The exercise | Report, as a bare number, how many lines hold "context".
::: Records provided :::
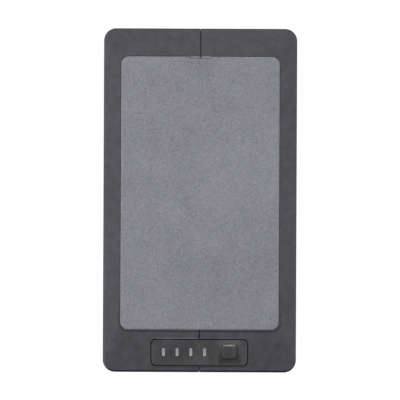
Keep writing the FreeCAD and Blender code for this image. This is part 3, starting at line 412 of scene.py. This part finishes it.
LOOKS = {
    "bracket_steel": coated("powder coat", (0.52, 0.53, 0.54)),
    # the casing carries painted light and shade: on the finger ledge, on the bead, on the lower rim, round
    # the cover and on faces that look down
    "casing_plastic": moulded("casing plastic", (0.0464, 0.0458, 0.0541), rough=0.54, mottle=0.08, patch=0.16,
                              gloss=0.3, under=0.5, regions=CASING_REGIONS, line=COVER_SHADOW_LINE),
    "rear_plastic": moulded("rear plastic", (0.047, 0.047, 0.052), rough=0.55, grain=0.6, depth=0.03),
    "seal_rubber": rubber("seal rubber", (0.014, 0.014, 0.015)),
    "bumper_rubber": rubber("bumper rubber", (0.02, 0.02, 0.021)),
    "screw_steel": plated("screw steel", (0.56, 0.56, 0.54)),
    "plate_steel": plated("zinc plate", (0.52, 0.53, 0.54)),
    # the bezel carries painted light above the button and painted shade below it
    "bezel_plastic": moulded("bezel plastic", (0.0345, 0.0338, 0.0352), rough=0.58, grain=1.0, depth=0.08,
                             mottle=0.42, patch=0.2, shelf=BUTTON_LIGHT_AND_SHADE),
    "button_plastic": moulded("button plastic", (0.043, 0.042, 0.0435), rough=0.28, grain=1.1, depth=0.008,
                              mottle=0.16, patch=0.08),
    "cover_plastic": moulded("cover plastic", (0.13, 0.13, 0.14), rough=0.5),
    "felt": felt_look("felt", (0.188, 0.186, 0.2075), (0.0, felt_low.y, felt_high.z)),
    "light_guide": light_guide("light guide", pipe_low.z, pipe_high.z),
    "circuit_board": circuit("circuit board"),
    "led": glossy("led lens", (0.75, 0.72, 0.45), rough=0.2, subsurface_weight=0.3, subsurface_scale=0.001),
    "socket_plastic": moulded("socket plastic", (0.62, 0.6, 0.53), rough=0.45, wear=0.05),
    "switch_plastic": moulded("switch plastic", (0.035, 0.035, 0.036), rough=0.4),
    "stem_plastic": moulded("stem plastic", (0.22, 0.035, 0.03), rough=0.4),
    "chip_plastic": moulded("chip plastic", (0.022, 0.022, 0.023), rough=0.5, grain=0.3),
    "cell_sleeve": glossy("cell sleeve", (0.03, 0.12, 0.33), rough=0.3, grain=2.5, depth=0.03),
    "holder_plastic": moulded("holder plastic", (0.03, 0.03, 0.031), rough=0.48),
    "fuse_plastic": glossy("fuse plastic", (0.62, 0.06, 0.04), rough=0.18, coat_weight=0.4),
    "nickel_strip": plated("nickel strip", (0.6, 0.58, 0.53), rough=0.3, along="z"),
    "insulator_sheet": rubber("pressed fibre sheet", (0.36, 0.29, 0.15), rough=0.85),
    "foam": rubber("closed-cell foam", (0.035, 0.035, 0.036), rough=0.9),
    "sensor_epoxy": glossy("sensor epoxy", (0.05, 0.03, 0.015), rough=0.15),
    "heat_sink_aluminium": plated("heat sink aluminium", (0.68, 0.69, 0.7), rough=0.38),
    "shunt_metal": plated("shunt alloy", (0.55, 0.36, 0.2), rough=0.32),
    "red_insulation": glossy("red insulation", (0.42, 0.015, 0.012), rough=0.5, grain=1.2, depth=0.02),
    "black_insulation": glossy("black insulation", (0.016, 0.016, 0.017), rough=0.5, grain=1.2, depth=0.02),
    "blue_insulation": glossy("blue insulation", (0.02, 0.06, 0.28), rough=0.5, grain=1.2, depth=0.02),
    "grey_insulation": glossy("grey insulation", (0.17, 0.17, 0.18), rough=0.5, grain=1.2, depth=0.02),
    "connector_metal": plated("nickel-plated brass", (0.64, 0.62, 0.57), rough=0.24),
    "insert_plastic": moulded("insert plastic", (0.02, 0.02, 0.021), rough=0.4),
    "contact_gold": plated("gold contact", (0.83, 0.6, 0.22), rough=0.2),
    "vent_plastic": moulded("vent plastic", (0.05, 0.05, 0.051), rough=0.5),
}

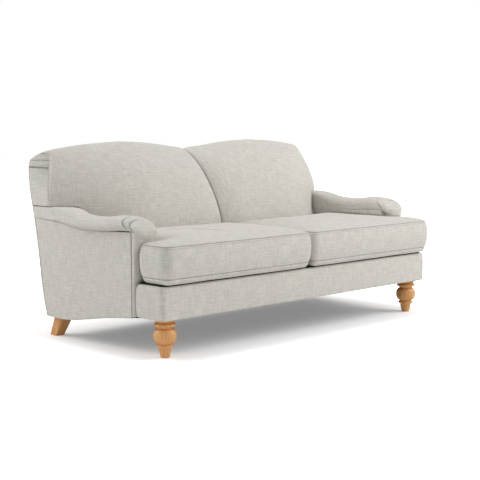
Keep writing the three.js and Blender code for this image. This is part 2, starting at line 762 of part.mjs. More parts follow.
// The space that the two back panels take from the pads behind and at the end
function rearCutter() {
  const up = heights(deckTop - overrun, backPanelTop + clearance);
  const inner = up.map((z) => [frameRear(z), z]);
  const outer = up.map((z) => [rearLine(z) + overrun, z]).reverse();
  return acrossWidth([...inner, ...outer], -overrun, sideHalfWidth + overrun);
}

// Everything under the top line of an arm, from the inner panel outwards
function armCutter() {
  const along = depths(0, halfDepth + overrun).map((y) => [y, rollTop(y) + clearance]);
  const outline = [[halfDepth + overrun, 0], ...along.reverse(), [0, 0]];
  return acrossWidth(outline, innerArmHalfGap - clearance, sideHalfWidth + overrun);
}

// The hollow behind the foam, open to the back
function padHollow() {
  const section = humpSectionShares.filter(([, zShare]) => zShare * overallHeight < padHollowTop);
  const front = section.map(([yShare, zShare]) =>
    [halfDepth * yShare + foamThickness, overallHeight * zShare]);
  const outline = [[front[0][0], deckTop - overrun], ...front,
    [front[front.length - 1][0] + foamThickness / 2, padHollowTop],
    [halfDepth + overrun, padHollowTop], [halfDepth + overrun, deckTop - overrun]];
  return acrossWidth(outline, railThickness, sideHalfWidth - padHollowEnd);
}

function backPad() {
  const rings = humpTopShares.map(([share]) => humpRing(Math.max(sideHalfWidth * share, seamGap / 2)));
  return cut(loft(rings), padHollow(), rearCutter(), armCutter(), backEndPanel(clearance, overrun),
    backPost(clearance), topRail(clearance), lowerRail(clearance), centrePost(clearance));
}

// The boxed end of the back, above the arm. Its face turns inwards towards the front.
function backEndPanel(growth, outward = growth) {
  const bottom = armTopHeight + clearance - growth;
  return loft(heights(bottom, backPanelTop + growth).map((z) => {
    const front = halfDepth * endPanelFrontShare(z / overallHeight);
    const rear = frameRear(z);
    const lean = endLean * endPanelLeanShare(z / overallHeight);
    const face = steps(0, 1, endPanelFacets).map((along) =>
      [sideHalfWidth - lean * (1 - along) ** 2, front + (rear - front) * along]);
    const strip = [[face[0][0], front - growth], ...face, [sideHalfWidth, rear + growth]];
    const outer = strip.map(([x, y]) => [x + outward, y, z]);
    const inner = strip.map(([x, y]) => [x - sidePanelThickness - 2 * growth, y, z]).reverse();
    return growth > 0 ? [...outer, ...inner] : [...outer.slice(1, -1), ...inner.slice(1, -1)];
  }));
}

// The cover stretched over the back of the frame from side to side
function backOuterPanel() {
  const up = heights(lowestZ, backPanelTop);
  const rear = up.map((z) => [rearLine(z), z]);
  const front = up.map((z) => [rearLine(z) - backPanelThickness, z]).reverse();
  return acrossWidth([...rear, ...front], -sideHalfWidth, sideHalfWidth);
}

// A loose seat cushion whose ear comes round the front of the arm
function seatCushion() {
  const earRear = armFrontY - cushionEarClearance;
  const corners = [
    [cushionGap / 2, -halfDepth, cushionCornerRadius * cushionMiddleCornerShare],
    [sideHalfWidth, -halfDepth, cushionCornerRadius],
    [sideHalfWidth, earRear, cushionCornerRadius],
    [innerArmHalfGap - cushionSideGap, earRear, cushionInnerRadius],
    [innerArmHalfGap - cushionSideGap, cushionRearY, cushionCornerRadius * cushionMiddleCornerShare],
    [cushionGap / 2, cushionRearY, cushionCornerRadius * cushionMiddleCornerShare],
  ];
  const outline = rounded(corners, cushionCornerSteps, cushionSideSteps);
  const heart = new THREE.Vector2(sideHalfWidth * cushionHeartShares[0], halfDepth * cushionHeartShares[1]);
  const perCorner = cushionCornerSteps + cushionSideSteps;
  // The rear edge follows the back pads, which recede towards the arms
  const follow = (point) => {
    const reach = Math.max(0, (point.y - earRear) / (cushionRearY - earRear));
    point.y += endSetback * cushionFollowShare * endShare(point.x) * reach ** 2;
    return point;
  };
  const inset = (distance, pinch) => outline.map((point, i) => {
    const next = outline[(i + 1) % outline.length];
    const before = outline[(i + outline.length - 1) % outline.length];
    const along = next.clone().sub(before).normalize();
    const inward = new THREE.Vector2(-along.y, along.x);
    const side = Math.max(0, (i % perCorner) - cushionCornerSteps) / cushionSideSteps;
    return follow(point.clone().addScaledVector(inward, distance + pinch * Math.sin(Math.PI * side)));
  });
  const seam = inset(cushionFrontBulge, cushionPinch);
  const ring = (outer, share, z) => outer.map((point) => {
    const placed = heart.clone().lerp(point, share);
    return [placed.x, placed.y, z];
  });
  const bottom = deckTop + clearance;
  const boxing = cushionUpperSeam - cushionLowerSeam;
  const crown = (share) => cushionUpperSeam
    + cushionCrown * (1 - share ** cushionCrownPower) ** cushionCrownEase;
  const sides = cushionSideTurns.map((degrees) => {
    const turn = THREE.MathUtils.degToRad(degrees);
    const bulge = cushionFrontBulge * (1 - Math.cos(turn));
    const z = cushionLowerSeam + (boxing * (1 + Math.sin(turn))) / 2;
    return ring(inset(bulge, cushionPinch * (1 - Math.cos(turn))), 1, z);
  });
  return loft([
    ring(seam, cushionBottomShares[0], bottom),
    ring(seam, cushionBottomShares[1], bottom),
    ring(seam, cushionBottomShares[2], bottom + (cushionLowerSeam - bottom) / 2),
    ring(seam, 1, cushionLowerSeam),
    ...sides,
    ring(seam, 1, cushionUpperSeam),
    ...cushionTopShares.map((share) => ring(seam, share, crown(share))),
  ]);
}

// A rounded member of a turning: radius and height round half an oval
function member(rootRadius, peakRadius, middle, halfHeight, count = turningSteps) {
  return steps(-Math.PI / 2, Math.PI / 2, count).map((turn) => new THREE.Vector2(
    rootRadius + (peakRadius - rootRadius) * Math.cos(turn),
    middle + halfHeight * Math.sin(turn)));
}

function turnedFoot() {
  const collarFoot = beadHeight + beadHalfHeight;
  const collarRise = footHeight - collarFoot;
  const cove = steps(0, Math.PI / 2, turningSteps / 2).map((turn) => new THREE.Vector2(
    collarRadius - (collarRadius - neckRadius) * Math.cos(turn) * coveShare,
    collarFoot + collarRise * collarCoveShare * Math.sin(turn)));
  const profile = [
    new THREE.Vector2(0, 0),
    new THREE.Vector2(stemBottomRadius - stemRound, 0),
    new THREE.Vector2(stemBottomRadius, stemRound),
    new THREE.Vector2(stemTopRadius, ringHeight - ringHalfHeight * 2),
    ...member(stemTopRadius, ringRadius, ringHeight, ringHalfHeight),
    ...member(waistRadius, ballRadius, ballHeight, ballHalfHeight, ballSteps),
    new THREE.Vector2(neckRadius, neckHeight),
    ...member(neckRadius, beadRadius, beadHeight, beadHalfHeight),
    ...cove,
    new THREE.Vector2(collarRadius, footHeight),
    new THREE.Vector2(0, footHeight),
  ];
  return new THREE.LatheGeometry(profile, footSides).rotateX(Math.PI / 2);
}

function rearFoot() {
  const height = lowestZ - clearance;
  const square = (outer, front, size, z) => rounded([
    [outer - size, front, rearFootEdgeCut],
    [outer, front, rearFootEdgeCut],
    [outer, front + size, rearFootEdgeCut],
    [outer - size, front + size, rearFootEdgeCut],
  ], 1).map((p) => [p.x, p.y, z]);
  return loft([
    square(rearFootOuterX, rearFootBottomFrontY, rearFootBottomWidth, 0),
    square(rearFootOuterX, rearFootTopFrontY, rearFootTopWidth, height),
  ]);
}

// A bolt with its nut on top of a block, down into the foot. Its origin is the block's underside.
function footBolt(blockHeight) {
  const profile = [
    [0, -boltDepth], [boltRadius, -boltDepth], [boltRadius, blockHeight + clearance],
    [nutRadius, blockHeight + clearance], [nutRadius, blockHeight + clearance + nutHeight],
    [0, blockHeight + clearance + nutHeight],
  ].map(([radius, height]) => new THREE.Vector2(radius, height));
  return new THREE.LatheGeometry(profile, boltSides).rotateX(Math.PI / 2);
}

function boltHole(x, y, z, blockHeight) {
  const radius = boltRadius + clearance;
  const length = boltDepth + blockHeight + overrun;
  return new THREE.CylinderGeometry(radius, radius, length, boltSides)
    .rotateX(Math.PI / 2)
    .translate(x, y, z - boltDepth - clearance + length / 2);
}

const sofa = new THREE.Group();

function place(name, geometry, material, x = 0, y = 0, z = 0) {
  const mesh = new THREE.Mesh(geometry, material.clone());
  mesh.name = name;
  mesh.position.set(x, y, z);
  sofa.add(mesh);
}

function placePair(name, geometry, material, x = 0, y = 0, z = 0) {
  place(`${name}_right`, geometry, material, x, y, z);
  place(`${name}_left`, mirrored(geometry), material, -x, y, z);
}

place('front_rail', frontRail(), timber);
place('rear_rail', rearRail(), timber);
place('cross_rail', crossRail(), timber);
placePair('side_rail', sideRail(), timber);
placePair('ear_block', earBlock(0), timber);
placePair('arm_post', armPost(0), timber);
placePair('arm_rail', armRail(0), timber);
placePair('arm_tack_rail', tackRail(), timber);
placePair('back_post', cut(backPost(0), backEndPanel(clearance, overrun)), timber);
place('back_centre_post', centrePost(0), timber);
place('back_top_rail', topRail(0), timber);
place('back_lower_rail', lowerRail(0), timber);

const rearBoltX = betweenPostsX - rearBoltInsetX;
const rearBoltY = frameRear(lowestZ) - railThickness - clearance - rearBoltInsetY;
placePair('front_corner_block',
  cut(frontBlock(), boltHole(frontFootX, frontFootY, baseBottom, frontBlockHeight)), timber);
placePair('rear_corner_block',
  cut(rearBlock(), boltHole(rearBoltX, rearBoltY, lowestZ, rearBlockHeight)), timber);

place('spring_strip_front', springStrip(frontStripY, 1), steel);
place('spring_strip_rear', springStrip(rearStripY, -1), steel);
const spring = seatSpring();
const springField = betweenPostsX * springFieldShare;
steps(-springField, springField, springCount - 1).forEach((x, i) => {
  place(`seat_spring_${i + 1}`, spring, steel, x);
});

place('seat_deck', seatDeck(), lining);
place('seat_border', seatBorder(), linen);
place('dust_cover', dustCover(), lining);
placePair('outer_arm_panel', outerArmPanel(), linen);
placePair('inner_arm_panel', innerArmPanel(), linen);
placePair('arm_roll', armRoll(), linen);
placePair('arm_facing', armFacing(), linen);
placePair('back_pad', backPad(), linen);
placePair('back_end_panel', backEndPanel(0), linen);
place('back_outer_panel', backOuterPanel(), linen);
placePair('seat_cushion', seatCushion(), linen);

placePair('front_foot', cut(turnedFoot(), boltHole(0, 0, baseBottom, frontBlockHeight)),
  footTimber, frontFootX, frontFootY);
placePair('rear_foot', cut(rearFoot(), boltHole(rearBoltX, rearBoltY, lowestZ, rearBlockHeight)), footTimber);
placePair('front_foot_bolt', footBolt(frontBlockHeight), steel, frontFootX, frontFootY, baseBottom);
placePair('rear_foot_bolt', footBolt(rearBlockHeight), steel, rearBoltX, rearBoltY, lowestZ);

export default sofa;
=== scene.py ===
import math

import bmesh
import bpy
import numpy as np
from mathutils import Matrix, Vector, noise
from mathutils.bvhtree import BVHTree


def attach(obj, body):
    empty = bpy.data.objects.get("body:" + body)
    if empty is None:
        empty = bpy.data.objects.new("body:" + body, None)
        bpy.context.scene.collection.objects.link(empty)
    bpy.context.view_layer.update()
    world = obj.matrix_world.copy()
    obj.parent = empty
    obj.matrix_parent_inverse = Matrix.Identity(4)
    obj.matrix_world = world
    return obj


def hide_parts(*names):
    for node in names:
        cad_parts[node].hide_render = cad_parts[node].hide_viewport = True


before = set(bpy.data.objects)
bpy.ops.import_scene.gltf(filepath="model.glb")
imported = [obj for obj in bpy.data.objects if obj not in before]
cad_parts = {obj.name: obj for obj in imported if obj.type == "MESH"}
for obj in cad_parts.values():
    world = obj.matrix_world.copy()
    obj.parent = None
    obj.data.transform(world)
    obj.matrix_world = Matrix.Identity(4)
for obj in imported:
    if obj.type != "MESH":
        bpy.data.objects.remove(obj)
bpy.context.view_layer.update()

MM = 0.001

# The picture. The sofa stands on a plain white floor in soft light from a broad lamp overhead
# and one at each side, and is seen from its left front corner a little above the seat.


def added(name, data):
    """A new object in the scene, made of the data."""
    made = bpy.data.objects.new(name, data)
    bpy.context.scene.collection.objects.link(made)
    return made


camera_data = bpy.data.cameras.new("camera")
camera_data.sensor_width = 36.0
camera_data.lens = 84.147
camera_data.clip_end = 60.0
camera = added("camera", camera_data)
camera.location = (-3.8878, -3.9661, 1.0025)
camera.rotation_euler = (math.radians(90 - 6.089), 0, math.radians(-44.398))
bpy.context.scene.camera = camera
bpy.context.scene.view_settings.view_transform = "Standard"

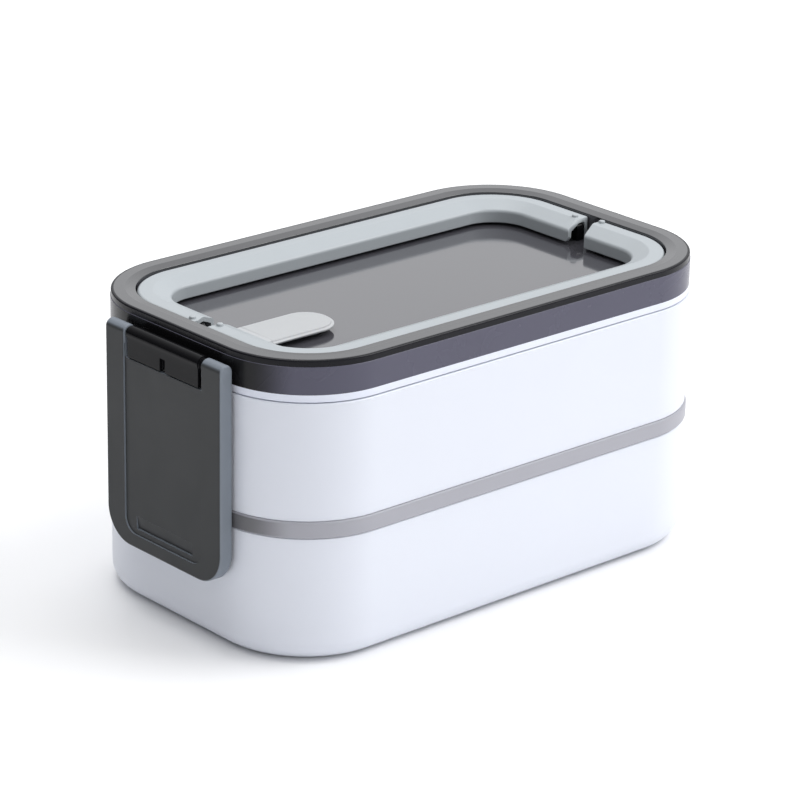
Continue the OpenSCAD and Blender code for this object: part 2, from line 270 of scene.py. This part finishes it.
:::
Written response | 6